In this exercise, reproduce all the entries that follow exactly.

++++ GIVEN DATA ++++

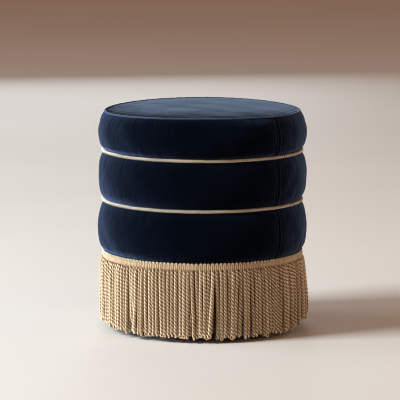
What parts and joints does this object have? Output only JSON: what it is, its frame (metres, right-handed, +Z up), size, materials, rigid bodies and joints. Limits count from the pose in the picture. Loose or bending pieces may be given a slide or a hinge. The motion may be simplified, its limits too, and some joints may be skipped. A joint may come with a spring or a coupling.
{
  "type": "tuffet",
  "caption": "Round upholstered tuffet with stacked padded velvet rolls, rope trims in the grooves, a long bullion fringe and short dark feet under a wooden drum.",
  "frame": {"origin": "centre of the stool on the floor, at the underside of the foot glides", "axes": "+Z up; the pictured front faces -Y and +X is to the right of it, so the visible side seam is at +X -Y"},
  "size_m": [0.4338, 0.4338, 0.459],
  "materials": {
    "velvet": "matte",
    "cream_cord": "satin",
    "gimp": "satin",
    "bullion": "satin",
    "foam": "matte",
    "plywood": "matte",
    "post_wood": "matte",
    "hardboard": "matte",
    "dark_lining": "matte",
    "dust_cloth": "matte",
    "staple_wire": "satin",
    "dark_foot": "satin",
    "zinc_steel": "satin",
    "glide_plastic": "matte"
  },
  "bodies": {
    "root": {"seat_top_panel": "velvet", "upper_velvet_band": "velvet", "middle_velvet_band": "velvet", "lower_velvet_band": "velvet", "seat_welt": "velvet", "upper_rope_trim": "cream_cord", "lower_rope_trim": "cream_cord", "fringe_header": "gimp", "header_bead_edge": "gimp", "bullion_fringe": "bullion", "seat_foam": "foam", "middle_foam_roll": "foam", "lower_foam_roll": "foam", "top_board": "plywood", "middle_hoop": "plywood", "lower_hoop": "plywood", "base_board": "plywood", "post_right": "post_wood", "post_back": "post_wood", "post_left": "post_wood", "post_front": "post_wood", "upper_drum_panel": "hardboard", "middle_drum_panel": "hardboard", "base_drum_panel": "hardboard", "base_lining": "dark_lining", "dust_cover": "dust_cloth", "dust_cover_staples": "staple_wire", "foot_front_right": "dark_foot", "foot_back_right": "dark_foot", "foot_back_left": "dark_foot", "foot_front_left": "dark_foot", "hanger_bolts": "zinc_steel", "tee_nuts": "zinc_steel", "top_board_screws": "zinc_steel", "base_board_screws": "zinc_steel", "hoop_screws": "zinc_steel", "foot_glides": "glide_plastic"}
  },
  "joints": []
}
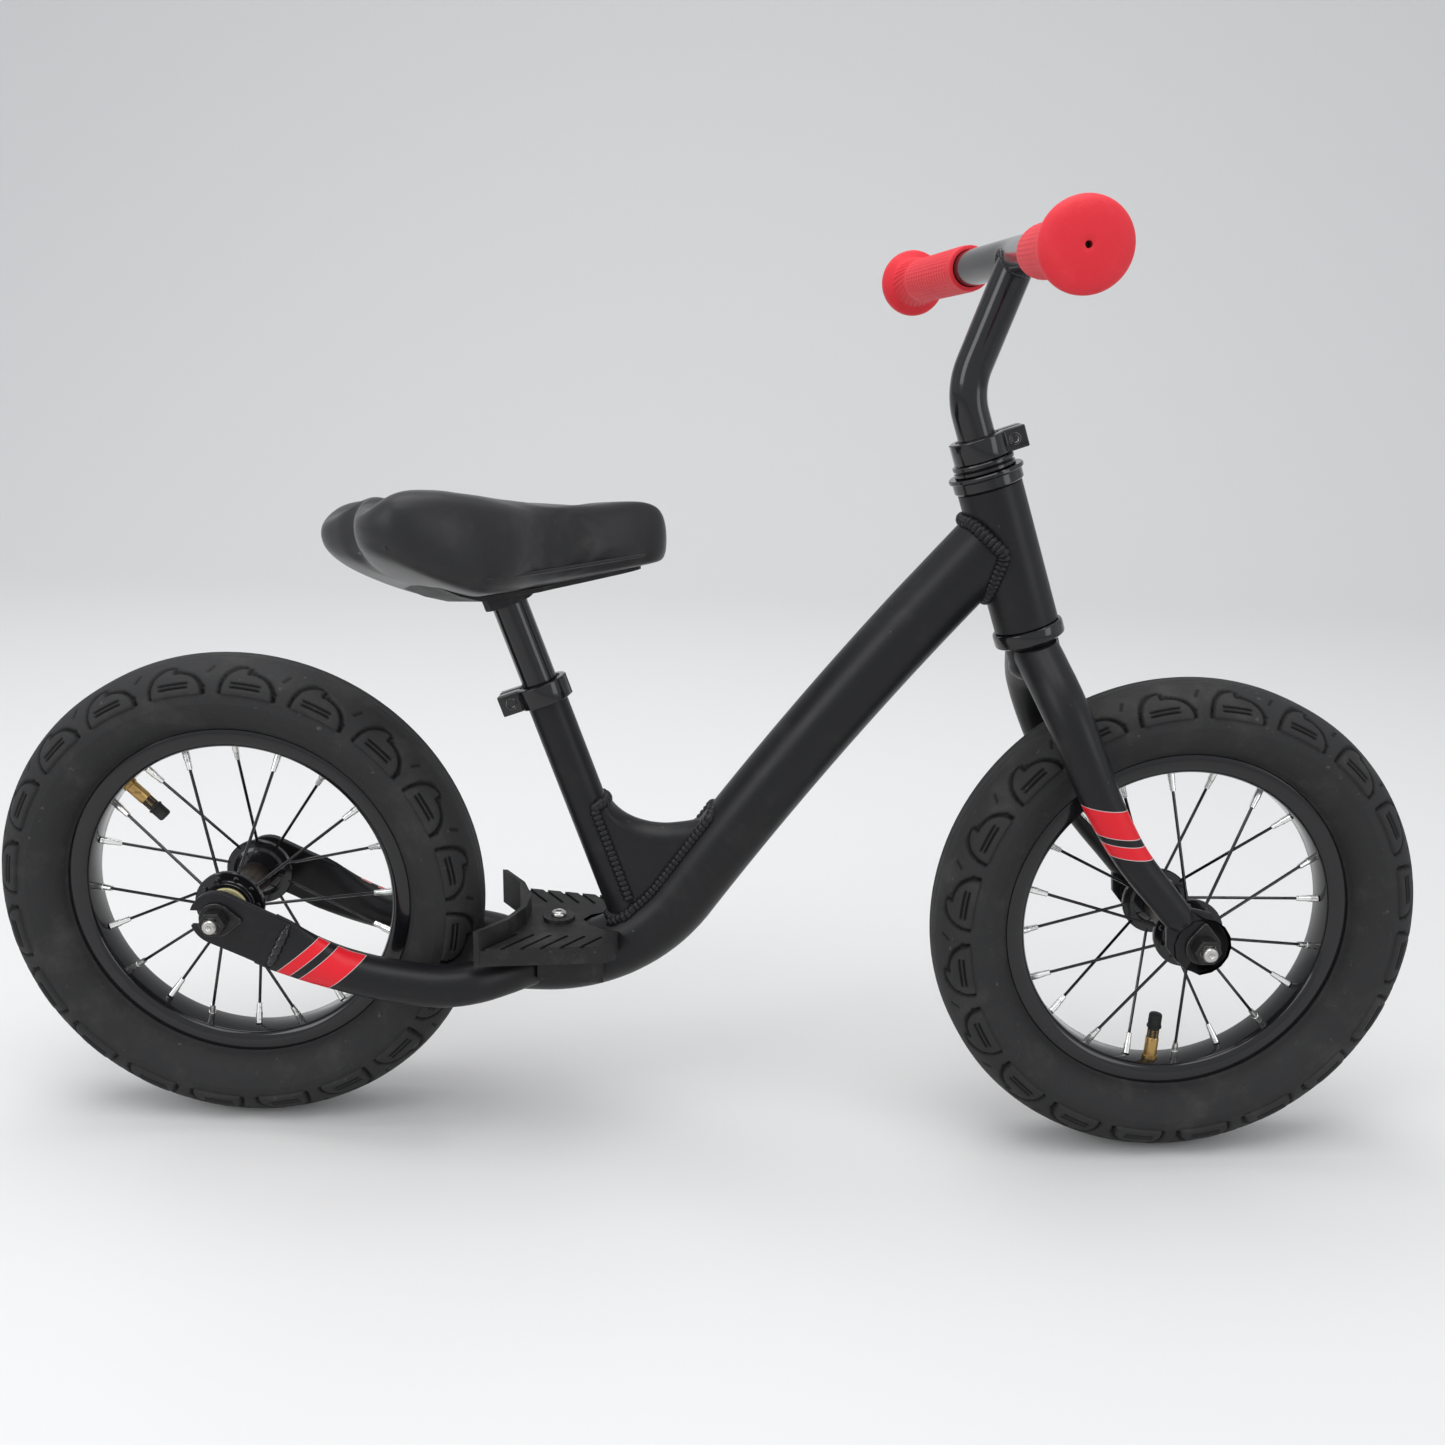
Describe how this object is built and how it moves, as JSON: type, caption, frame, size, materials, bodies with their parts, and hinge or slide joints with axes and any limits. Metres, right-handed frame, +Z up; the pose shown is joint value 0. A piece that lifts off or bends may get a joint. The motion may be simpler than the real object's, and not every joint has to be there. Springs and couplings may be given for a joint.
{
  "type": "child's balance bike",
  "caption": "Child's pedal-less balance bike: bent steel frame, unicrown fork, laced spoke wheels with fat air tyres, padded saddle, swept T handlebar and moulded footrest.",
  "frame": {"origin": "on the floor, under the middle of the bounding box", "axes": "+X forward along the frame, +Y to the rider's left, +Z up; the frame's middle plane lies at Y = -4.7 mm because the bar and front wheel are turned 7 degrees to the left"},
  "size_m": [0.9166, 0.4006, 0.5849],
  "materials": {
    "frame_paint": "satin black paint over welded steel",
    "gloss_paint": "gloss black",
    "rim_paint": "gloss black coated",
    "footrest_plastic": "matte moulded",
    "saddle_plastic": "moulded",
    "saddle_vinyl": "soft sheen vinyl over foam",
    "tyre_rubber": "matte rubber",
    "inner_tube_and_air": "matte",
    "cap_plastic": "moulded",
    "grip_rubber": "soft red moulded rubber",
    "zinc_steel": "zinc plated",
    "dark_steel": "dark coated",
    "seal_plastic": "cream moulded"
  },
  "bodies": {
    "frame": {"head_tube": "frame_paint", "main_tube": "frame_paint", "seat_tube": "frame_paint", "seat_gusset": "frame_paint", "chainstay_left": "frame_paint", "chainstay_right": "frame_paint", "rear_dropout_left": "frame_paint", "rear_dropout_right": "frame_paint", "footrest": "footrest_plastic", "footrest_bolt": "zinc_steel", "upper_headset_cup": "gloss_paint", "lower_headset_cup": "gloss_paint", "upper_head_bearing": "zinc_steel", "lower_head_bearing": "zinc_steel", "seat_clamp": "gloss_paint", "seat_clamp_bolt": "zinc_steel", "rear_axle": "zinc_steel", "rear_cone_left": "dark_steel", "rear_cone_right": "dark_steel", "rear_washer_left": "zinc_steel", "rear_washer_right": "zinc_steel", "rear_axle_nut_left": "zinc_steel", "rear_axle_nut_right": "zinc_steel"},
    "saddle": {"seat_post": "gloss_paint", "saddle_pan": "saddle_plastic", "saddle_cushion": "saddle_vinyl"},
    "rear_wheel": {"rear_tyre": "tyre_rubber", "rear_inner_tube": "inner_tube_and_air", "rear_valve_cap": "cap_plastic", "rear_rim": "rim_paint", "rear_hub": "dark_steel", "rear_ball_ring_left": "zinc_steel", "rear_ball_ring_right": "zinc_steel", "rear_dust_ring_left": "seal_plastic", "rear_dust_ring_right": "seal_plastic"},
    "fork": {"fork": "frame_paint", "crown_race": "zinc_steel", "headset_top_ring": "gloss_paint", "steerer_collar": "gloss_paint", "steerer_collar_bolt": "zinc_steel", "front_axle": "zinc_steel", "front_cone_left": "dark_steel", "front_cone_right": "dark_steel", "front_washer_left": "zinc_steel", "front_washer_right": "zinc_steel", "front_axle_nut_left": "zinc_steel", "front_axle_nut_right": "zinc_steel"},
    "handlebar": {"handlebar": "gloss_paint", "grip_left": "grip_rubber", "grip_right": "grip_rubber"},
    "front_wheel": {"front_tyre": "tyre_rubber", "front_inner_tube": "inner_tube_and_air", "front_valve_cap": "cap_plastic", "front_rim": "rim_paint", "front_hub": "dark_steel", "front_ball_ring_left": "zinc_steel", "front_ball_ring_right": "zinc_steel", "front_dust_ring_left": "seal_plastic", "front_dust_ring_right": "seal_plastic"}
  },
  "joints": [
    {"name": "rear_wheel_spin", "type": "hinge", "parent": "frame", "child": "rear_wheel", "pos_m": [-0.30083, -0.0047, 0.1575], "axis": [0, 1, 0], "continuous": true},
    {"name": "saddle_height", "type": "slide", "parent": "frame", "child": "saddle", "axis": [-0.3469, 0, 0.9379], "range_m": [-0.04, 0.03]},
    {"name": "steering", "type": "hinge", "parent": "frame", "child": "fork", "pos_m": [0.1934, -0.0047, 0.34787], "axis": [-0.3206, 0, 0.9472], "continuous": true},
    {"name": "handlebar_height", "type": "slide", "parent": "fork", "child": "handlebar", "axis": [-0.3206, 0, 0.9472], "range_m": [-0.01, 0.03]},
    {"name": "front_wheel_spin", "type": "hinge", "parent": "fork", "child": "front_wheel", "pos_m": [0.30188, 0.00042, 0.1574], "axis": [-0.1154, 0.9925, -0.0391], "continuous": true}
  ]
}
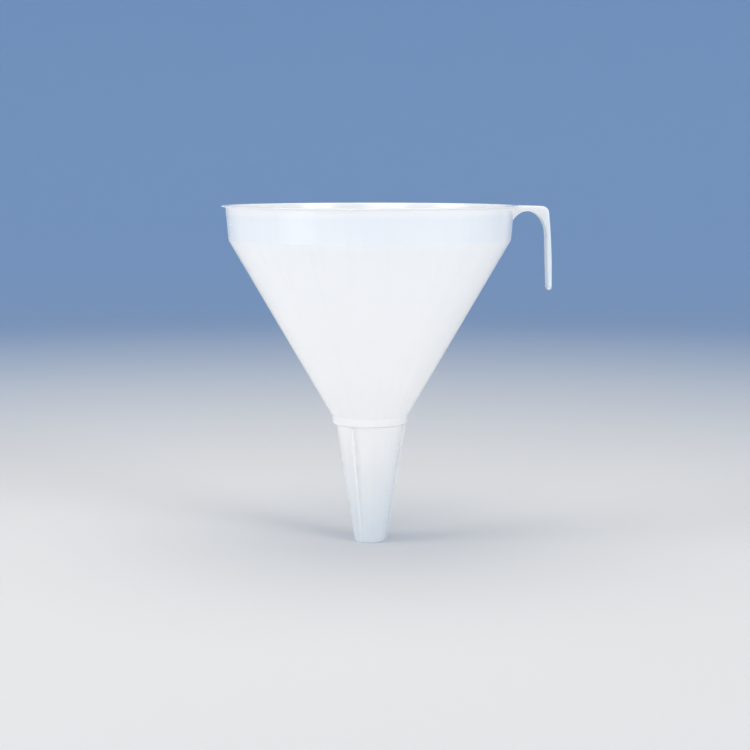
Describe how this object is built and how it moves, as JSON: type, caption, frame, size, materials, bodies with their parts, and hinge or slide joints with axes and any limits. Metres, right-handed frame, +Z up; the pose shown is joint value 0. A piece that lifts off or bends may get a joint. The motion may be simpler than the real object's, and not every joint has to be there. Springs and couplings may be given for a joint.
{
  "type": "laboratory funnel",
  "caption": "White moulded plastic funnel with an upright band at the mouth, a flanged rim, a hook handle, a tapered stem with air ribs and a strainer seat in its throat.",
  "frame": {"origin": "centre of the open tip of the stem, on the funnel's axis", "axes": "+Z up along the funnel's axis to the mouth, +X towards the hook handle, +Y completes a right-handed frame"},
  "size_m": [0.2898, 0.26, 0.3],
  "materials": {
    "polyethylene": "natural white polyethylene, satin, slightly translucent"
  },
  "bodies": {
    "root": {"funnel": "polyethylene"}
  },
  "joints": []
}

++++

◆ FINISHED EXERCISE ◆
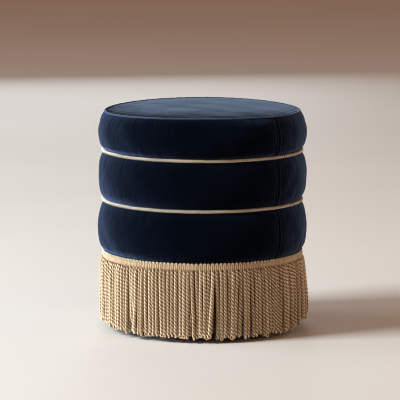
What parts and joints does this object have? Output only JSON: what it is, its frame (metres, right-handed, +Z up), size, materials, rigid bodies and joints. Limits count from the pose in the picture. Loose or bending pieces may be given a slide or a hinge. The motion may be simplified, its limits too, and some joints may be skipped. A joint may come with a spring or a coupling.
{
  "type": "tuffet",
  "caption": "Round upholstered tuffet with stacked padded velvet rolls, rope trims in the grooves, a long bullion fringe and short dark feet under a wooden drum.",
  "frame": {"origin": "centre of the stool on the floor, at the underside of the foot glides", "axes": "+Z up; the pictured front faces -Y and +X is to the right of it, so the visible side seam is at +X -Y"},
  "size_m": [0.4338, 0.4338, 0.459],
  "materials": {
    "velvet": "matte",
    "cream_cord": "satin",
    "gimp": "satin",
    "bullion": "satin",
    "foam": "matte",
    "plywood": "matte",
    "post_wood": "matte",
    "hardboard": "matte",
    "dark_lining": "matte",
    "dust_cloth": "matte",
    "staple_wire": "satin",
    "dark_foot": "satin",
    "zinc_steel": "satin",
    "glide_plastic": "matte"
  },
  "bodies": {
    "root": {"seat_top_panel": "velvet", "upper_velvet_band": "velvet", "middle_velvet_band": "velvet", "lower_velvet_band": "velvet", "seat_welt": "velvet", "upper_rope_trim": "cream_cord", "lower_rope_trim": "cream_cord", "fringe_header": "gimp", "header_bead_edge": "gimp", "bullion_fringe": "bullion", "seat_foam": "foam", "middle_foam_roll": "foam", "lower_foam_roll": "foam", "top_board": "plywood", "middle_hoop": "plywood", "lower_hoop": "plywood", "base_board": "plywood", "post_right": "post_wood", "post_back": "post_wood", "post_left": "post_wood", "post_front": "post_wood", "upper_drum_panel": "hardboard", "middle_drum_panel": "hardboard", "base_drum_panel": "hardboard", "base_lining": "dark_lining", "dust_cover": "dust_cloth", "dust_cover_staples": "staple_wire", "foot_front_right": "dark_foot", "foot_back_right": "dark_foot", "foot_back_left": "dark_foot", "foot_front_left": "dark_foot", "hanger_bolts": "zinc_steel", "tee_nuts": "zinc_steel", "top_board_screws": "zinc_steel", "base_board_screws": "zinc_steel", "hoop_screws": "zinc_steel", "foot_glides": "glide_plastic"}
  },
  "joints": []
}
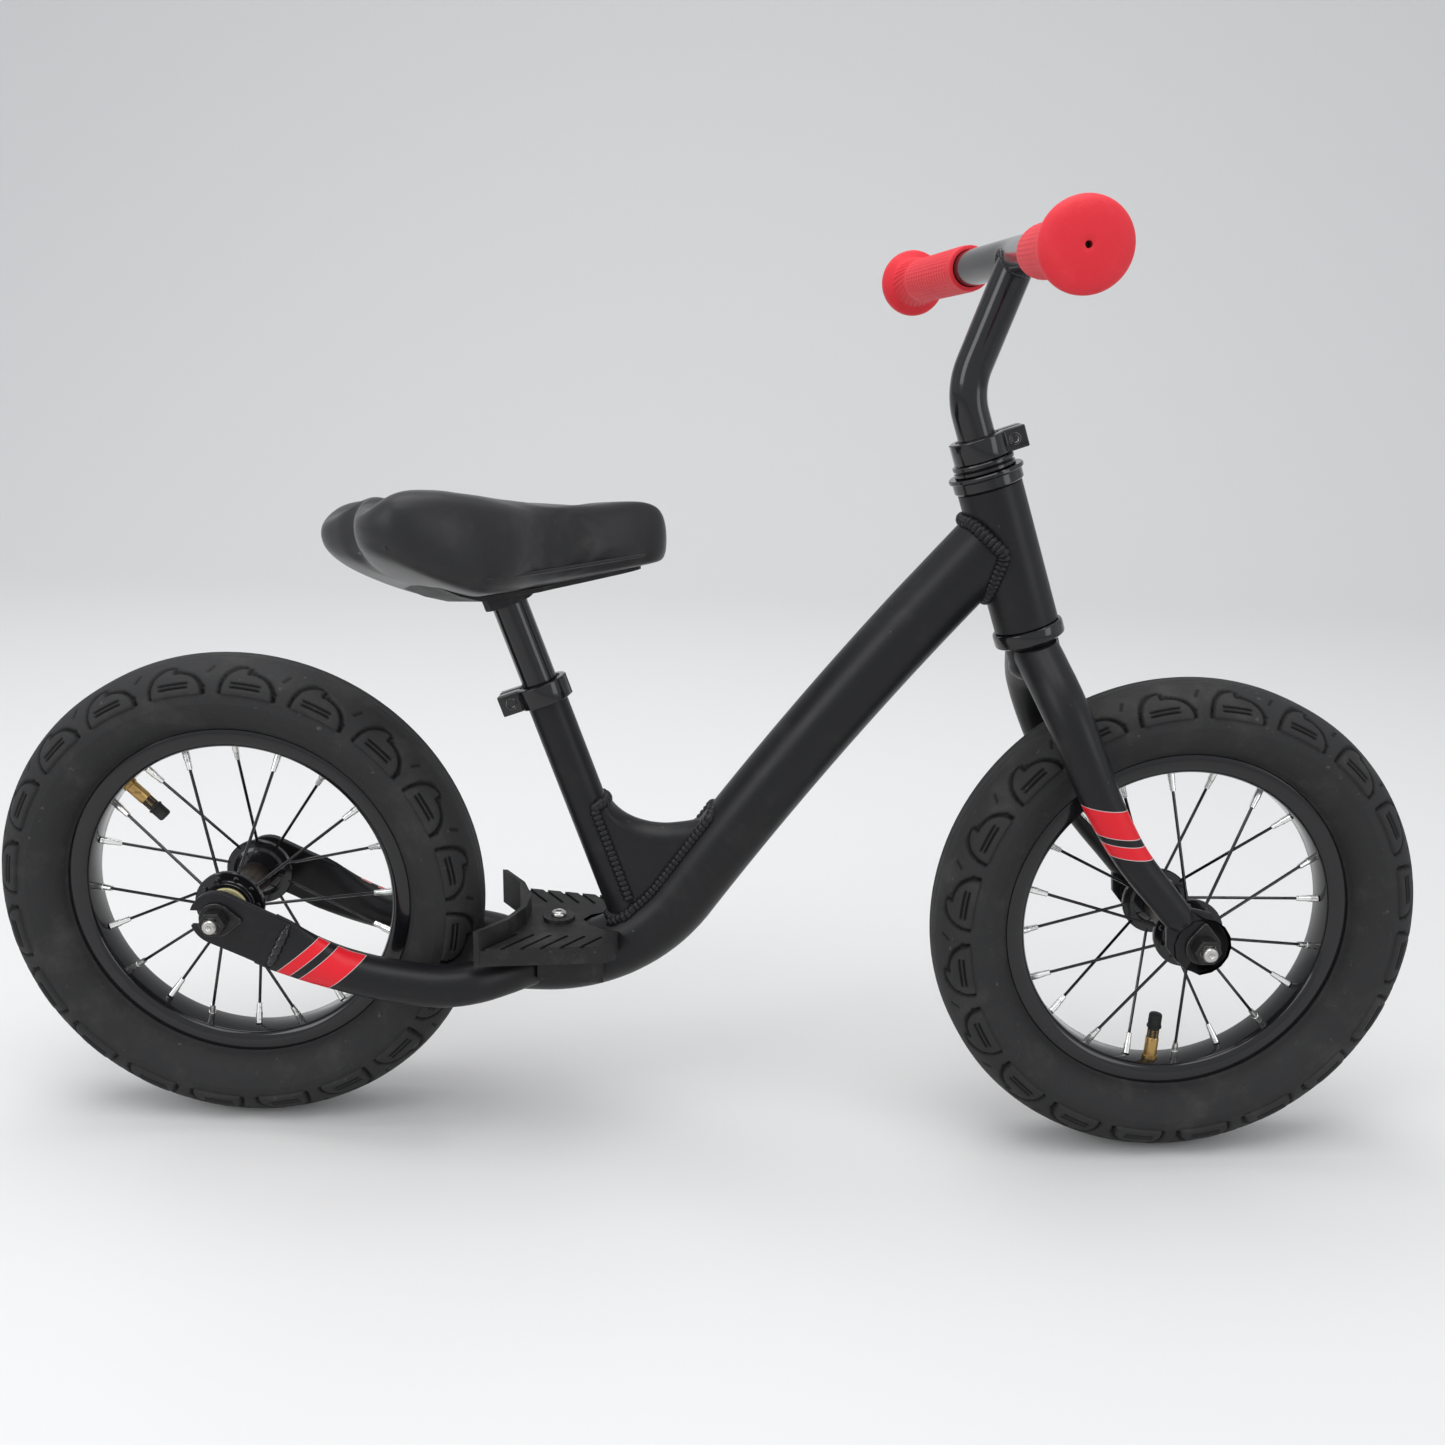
Describe how this object is built and how it moves, as JSON: type, caption, frame, size, materials, bodies with their parts, and hinge or slide joints with axes and any limits. Metres, right-handed frame, +Z up; the pose shown is joint value 0. A piece that lifts off or bends may get a joint. The motion may be simpler than the real object's, and not every joint has to be there. Springs and couplings may be given for a joint.
{
  "type": "child's balance bike",
  "caption": "Child's pedal-less balance bike: bent steel frame, unicrown fork, laced spoke wheels with fat air tyres, padded saddle, swept T handlebar and moulded footrest.",
  "frame": {"origin": "on the floor, under the middle of the bounding box", "axes": "+X forward along the frame, +Y to the rider's left, +Z up; the frame's middle plane lies at Y = -4.7 mm because the bar and front wheel are turned 7 degrees to the left"},
  "size_m": [0.9166, 0.4006, 0.5849],
  "materials": {
    "frame_paint": "satin black paint over welded steel",
    "gloss_paint": "gloss black",
    "rim_paint": "gloss black coated",
    "footrest_plastic": "matte moulded",
    "saddle_plastic": "moulded",
    "saddle_vinyl": "soft sheen vinyl over foam",
    "tyre_rubber": "matte rubber",
    "inner_tube_and_air": "matte",
    "cap_plastic": "moulded",
    "grip_rubber": "soft red moulded rubber",
    "zinc_steel": "zinc plated",
    "dark_steel": "dark coated",
    "seal_plastic": "cream moulded"
  },
  "bodies": {
    "frame": {"head_tube": "frame_paint", "main_tube": "frame_paint", "seat_tube": "frame_paint", "seat_gusset": "frame_paint", "chainstay_left": "frame_paint", "chainstay_right": "frame_paint", "rear_dropout_left": "frame_paint", "rear_dropout_right": "frame_paint", "footrest": "footrest_plastic", "footrest_bolt": "zinc_steel", "upper_headset_cup": "gloss_paint", "lower_headset_cup": "gloss_paint", "upper_head_bearing": "zinc_steel", "lower_head_bearing": "zinc_steel", "seat_clamp": "gloss_paint", "seat_clamp_bolt": "zinc_steel", "rear_axle": "zinc_steel", "rear_cone_left": "dark_steel", "rear_cone_right": "dark_steel", "rear_washer_left": "zinc_steel", "rear_washer_right": "zinc_steel", "rear_axle_nut_left": "zinc_steel", "rear_axle_nut_right": "zinc_steel"},
    "saddle": {"seat_post": "gloss_paint", "saddle_pan": "saddle_plastic", "saddle_cushion": "saddle_vinyl"},
    "rear_wheel": {"rear_tyre": "tyre_rubber", "rear_inner_tube": "inner_tube_and_air", "rear_valve_cap": "cap_plastic", "rear_rim": "rim_paint", "rear_hub": "dark_steel", "rear_ball_ring_left": "zinc_steel", "rear_ball_ring_right": "zinc_steel", "rear_dust_ring_left": "seal_plastic", "rear_dust_ring_right": "seal_plastic"},
    "fork": {"fork": "frame_paint", "crown_race": "zinc_steel", "headset_top_ring": "gloss_paint", "steerer_collar": "gloss_paint", "steerer_collar_bolt": "zinc_steel", "front_axle": "zinc_steel", "front_cone_left": "dark_steel", "front_cone_right": "dark_steel", "front_washer_left": "zinc_steel", "front_washer_right": "zinc_steel", "front_axle_nut_left": "zinc_steel", "front_axle_nut_right": "zinc_steel"},
    "handlebar": {"handlebar": "gloss_paint", "grip_left": "grip_rubber", "grip_right": "grip_rubber"},
    "front_wheel": {"front_tyre": "tyre_rubber", "front_inner_tube": "inner_tube_and_air", "front_valve_cap": "cap_plastic", "front_rim": "rim_paint", "front_hub": "dark_steel", "front_ball_ring_left": "zinc_steel", "front_ball_ring_right": "zinc_steel", "front_dust_ring_left": "seal_plastic", "front_dust_ring_right": "seal_plastic"}
  },
  "joints": [
    {"name": "rear_wheel_spin", "type": "hinge", "parent": "frame", "child": "rear_wheel", "pos_m": [-0.30083, -0.0047, 0.1575], "axis": [0, 1, 0], "continuous": true},
    {"name": "saddle_height", "type": "slide", "parent": "frame", "child": "saddle", "axis": [-0.3469, 0, 0.9379], "range_m": [-0.04, 0.03]},
    {"name": "steering", "type": "hinge", "parent": "frame", "child": "fork", "pos_m": [0.1934, -0.0047, 0.34787], "axis": [-0.3206, 0, 0.9472], "continuous": true},
    {"name": "handlebar_height", "type": "slide", "parent": "fork", "child": "handlebar", "axis": [-0.3206, 0, 0.9472], "range_m": [-0.01, 0.03]},
    {"name": "front_wheel_spin", "type": "hinge", "parent": "fork", "child": "front_wheel", "pos_m": [0.30188, 0.00042, 0.1574], "axis": [-0.1154, 0.9925, -0.0391], "continuous": true}
  ]
}
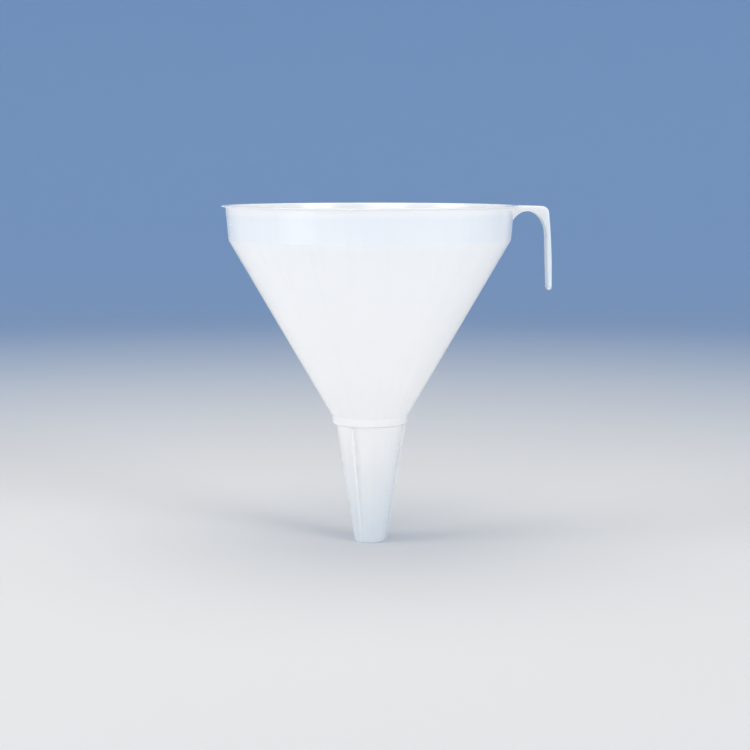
Describe how this object is built and how it moves, as JSON: type, caption, frame, size, materials, bodies with their parts, and hinge or slide joints with axes and any limits. Metres, right-handed frame, +Z up; the pose shown is joint value 0. A piece that lifts off or bends may get a joint. The motion may be simpler than the real object's, and not every joint has to be there. Springs and couplings may be given for a joint.
{
  "type": "laboratory funnel",
  "caption": "White moulded plastic funnel with an upright band at the mouth, a flanged rim, a hook handle, a tapered stem with air ribs and a strainer seat in its throat.",
  "frame": {"origin": "centre of the open tip of the stem, on the funnel's axis", "axes": "+Z up along the funnel's axis to the mouth, +X towards the hook handle, +Y completes a right-handed frame"},
  "size_m": [0.2898, 0.26, 0.3],
  "materials": {
    "polyethylene": "natural white polyethylene, satin, slightly translucent"
  },
  "bodies": {
    "root": {"funnel": "polyethylene"}
  },
  "joints": []
}